* **Exercise task**
Copy out every record below with complete accuracy.
[START]
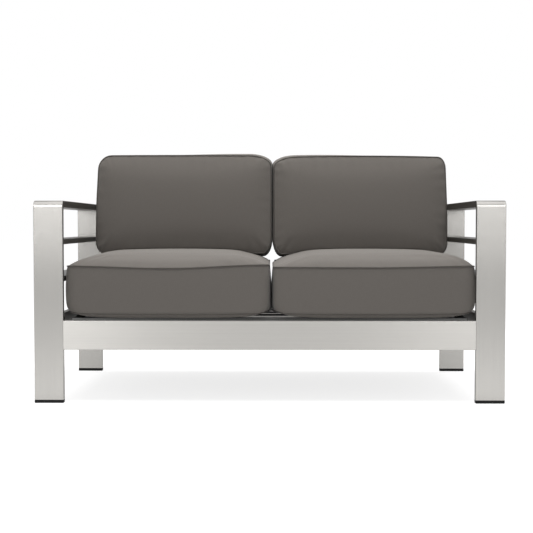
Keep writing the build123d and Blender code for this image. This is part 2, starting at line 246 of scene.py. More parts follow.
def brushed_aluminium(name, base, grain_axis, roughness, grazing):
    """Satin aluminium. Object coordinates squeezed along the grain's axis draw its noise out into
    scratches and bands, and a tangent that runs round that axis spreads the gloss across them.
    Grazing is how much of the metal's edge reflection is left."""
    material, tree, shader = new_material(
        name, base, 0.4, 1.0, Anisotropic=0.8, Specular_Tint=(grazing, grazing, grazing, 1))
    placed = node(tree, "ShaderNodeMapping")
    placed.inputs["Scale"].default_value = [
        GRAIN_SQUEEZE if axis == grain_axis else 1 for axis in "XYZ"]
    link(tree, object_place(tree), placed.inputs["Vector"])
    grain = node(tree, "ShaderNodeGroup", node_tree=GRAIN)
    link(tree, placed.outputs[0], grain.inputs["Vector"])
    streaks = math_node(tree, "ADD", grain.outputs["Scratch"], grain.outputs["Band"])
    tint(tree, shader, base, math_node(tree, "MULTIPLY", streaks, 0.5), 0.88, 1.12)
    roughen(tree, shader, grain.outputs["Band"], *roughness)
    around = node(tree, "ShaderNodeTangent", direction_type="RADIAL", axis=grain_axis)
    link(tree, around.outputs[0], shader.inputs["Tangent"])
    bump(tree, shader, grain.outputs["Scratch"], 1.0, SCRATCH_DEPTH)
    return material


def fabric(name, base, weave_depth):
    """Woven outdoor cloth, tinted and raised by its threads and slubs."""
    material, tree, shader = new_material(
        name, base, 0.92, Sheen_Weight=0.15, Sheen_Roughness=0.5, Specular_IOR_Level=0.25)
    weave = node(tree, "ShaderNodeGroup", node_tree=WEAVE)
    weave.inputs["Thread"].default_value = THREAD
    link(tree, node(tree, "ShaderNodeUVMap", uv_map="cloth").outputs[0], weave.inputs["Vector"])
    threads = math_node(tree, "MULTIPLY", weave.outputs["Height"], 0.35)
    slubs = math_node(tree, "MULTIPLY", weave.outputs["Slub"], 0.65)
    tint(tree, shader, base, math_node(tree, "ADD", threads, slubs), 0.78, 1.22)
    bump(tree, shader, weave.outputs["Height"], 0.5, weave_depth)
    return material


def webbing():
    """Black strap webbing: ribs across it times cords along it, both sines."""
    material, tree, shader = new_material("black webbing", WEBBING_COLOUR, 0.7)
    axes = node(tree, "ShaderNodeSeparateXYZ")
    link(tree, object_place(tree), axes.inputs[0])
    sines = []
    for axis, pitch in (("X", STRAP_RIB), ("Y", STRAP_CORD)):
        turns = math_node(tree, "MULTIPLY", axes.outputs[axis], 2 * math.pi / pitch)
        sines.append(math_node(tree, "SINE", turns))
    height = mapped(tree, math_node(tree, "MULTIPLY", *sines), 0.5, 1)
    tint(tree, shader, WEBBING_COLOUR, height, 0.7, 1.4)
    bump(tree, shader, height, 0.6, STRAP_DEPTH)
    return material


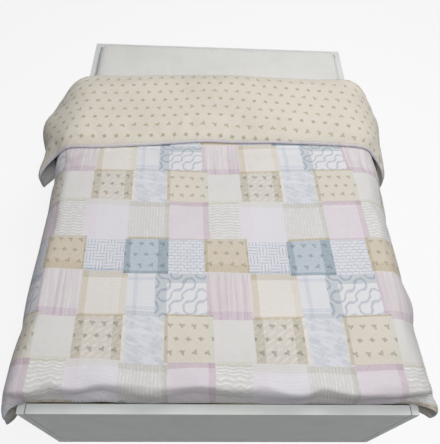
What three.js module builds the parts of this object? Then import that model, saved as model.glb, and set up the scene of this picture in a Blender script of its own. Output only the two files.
[END]
* **Output of the task**
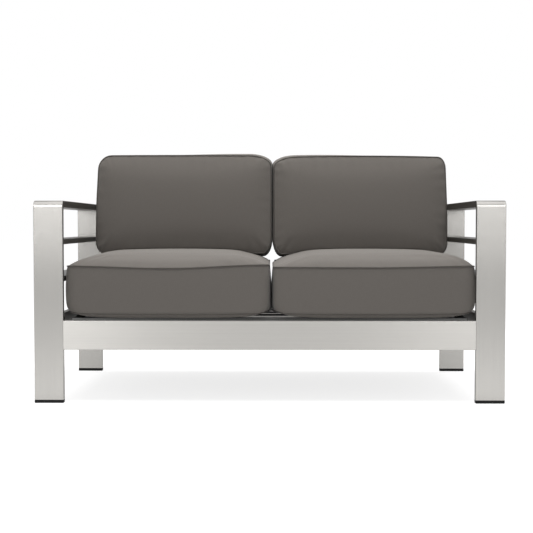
Keep writing the build123d and Blender code for this image. This is part 2, starting at line 246 of scene.py. More parts follow.
def brushed_aluminium(name, base, grain_axis, roughness, grazing):
    """Satin aluminium. Object coordinates squeezed along the grain's axis draw its noise out into
    scratches and bands, and a tangent that runs round that axis spreads the gloss across them.
    Grazing is how much of the metal's edge reflection is left."""
    material, tree, shader = new_material(
        name, base, 0.4, 1.0, Anisotropic=0.8, Specular_Tint=(grazing, grazing, grazing, 1))
    placed = node(tree, "ShaderNodeMapping")
    placed.inputs["Scale"].default_value = [
        GRAIN_SQUEEZE if axis == grain_axis else 1 for axis in "XYZ"]
    link(tree, object_place(tree), placed.inputs["Vector"])
    grain = node(tree, "ShaderNodeGroup", node_tree=GRAIN)
    link(tree, placed.outputs[0], grain.inputs["Vector"])
    streaks = math_node(tree, "ADD", grain.outputs["Scratch"], grain.outputs["Band"])
    tint(tree, shader, base, math_node(tree, "MULTIPLY", streaks, 0.5), 0.88, 1.12)
    roughen(tree, shader, grain.outputs["Band"], *roughness)
    around = node(tree, "ShaderNodeTangent", direction_type="RADIAL", axis=grain_axis)
    link(tree, around.outputs[0], shader.inputs["Tangent"])
    bump(tree, shader, grain.outputs["Scratch"], 1.0, SCRATCH_DEPTH)
    return material


def fabric(name, base, weave_depth):
    """Woven outdoor cloth, tinted and raised by its threads and slubs."""
    material, tree, shader = new_material(
        name, base, 0.92, Sheen_Weight=0.15, Sheen_Roughness=0.5, Specular_IOR_Level=0.25)
    weave = node(tree, "ShaderNodeGroup", node_tree=WEAVE)
    weave.inputs["Thread"].default_value = THREAD
    link(tree, node(tree, "ShaderNodeUVMap", uv_map="cloth").outputs[0], weave.inputs["Vector"])
    threads = math_node(tree, "MULTIPLY", weave.outputs["Height"], 0.35)
    slubs = math_node(tree, "MULTIPLY", weave.outputs["Slub"], 0.65)
    tint(tree, shader, base, math_node(tree, "ADD", threads, slubs), 0.78, 1.22)
    bump(tree, shader, weave.outputs["Height"], 0.5, weave_depth)
    return material


def webbing():
    """Black strap webbing: ribs across it times cords along it, both sines."""
    material, tree, shader = new_material("black webbing", WEBBING_COLOUR, 0.7)
    axes = node(tree, "ShaderNodeSeparateXYZ")
    link(tree, object_place(tree), axes.inputs[0])
    sines = []
    for axis, pitch in (("X", STRAP_RIB), ("Y", STRAP_CORD)):
        turns = math_node(tree, "MULTIPLY", axes.outputs[axis], 2 * math.pi / pitch)
        sines.append(math_node(tree, "SINE", turns))
    height = mapped(tree, math_node(tree, "MULTIPLY", *sines), 0.5, 1)
    tint(tree, shader, WEBBING_COLOUR, height, 0.7, 1.4)
    bump(tree, shader, height, 0.6, STRAP_DEPTH)
    return material


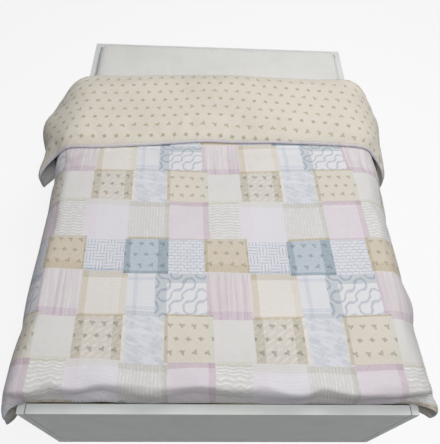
What three.js module builds the parts of this object? Then import that model, saved as model.glb, and set up the scene of this picture in a Blender script of its own. Output only the two files.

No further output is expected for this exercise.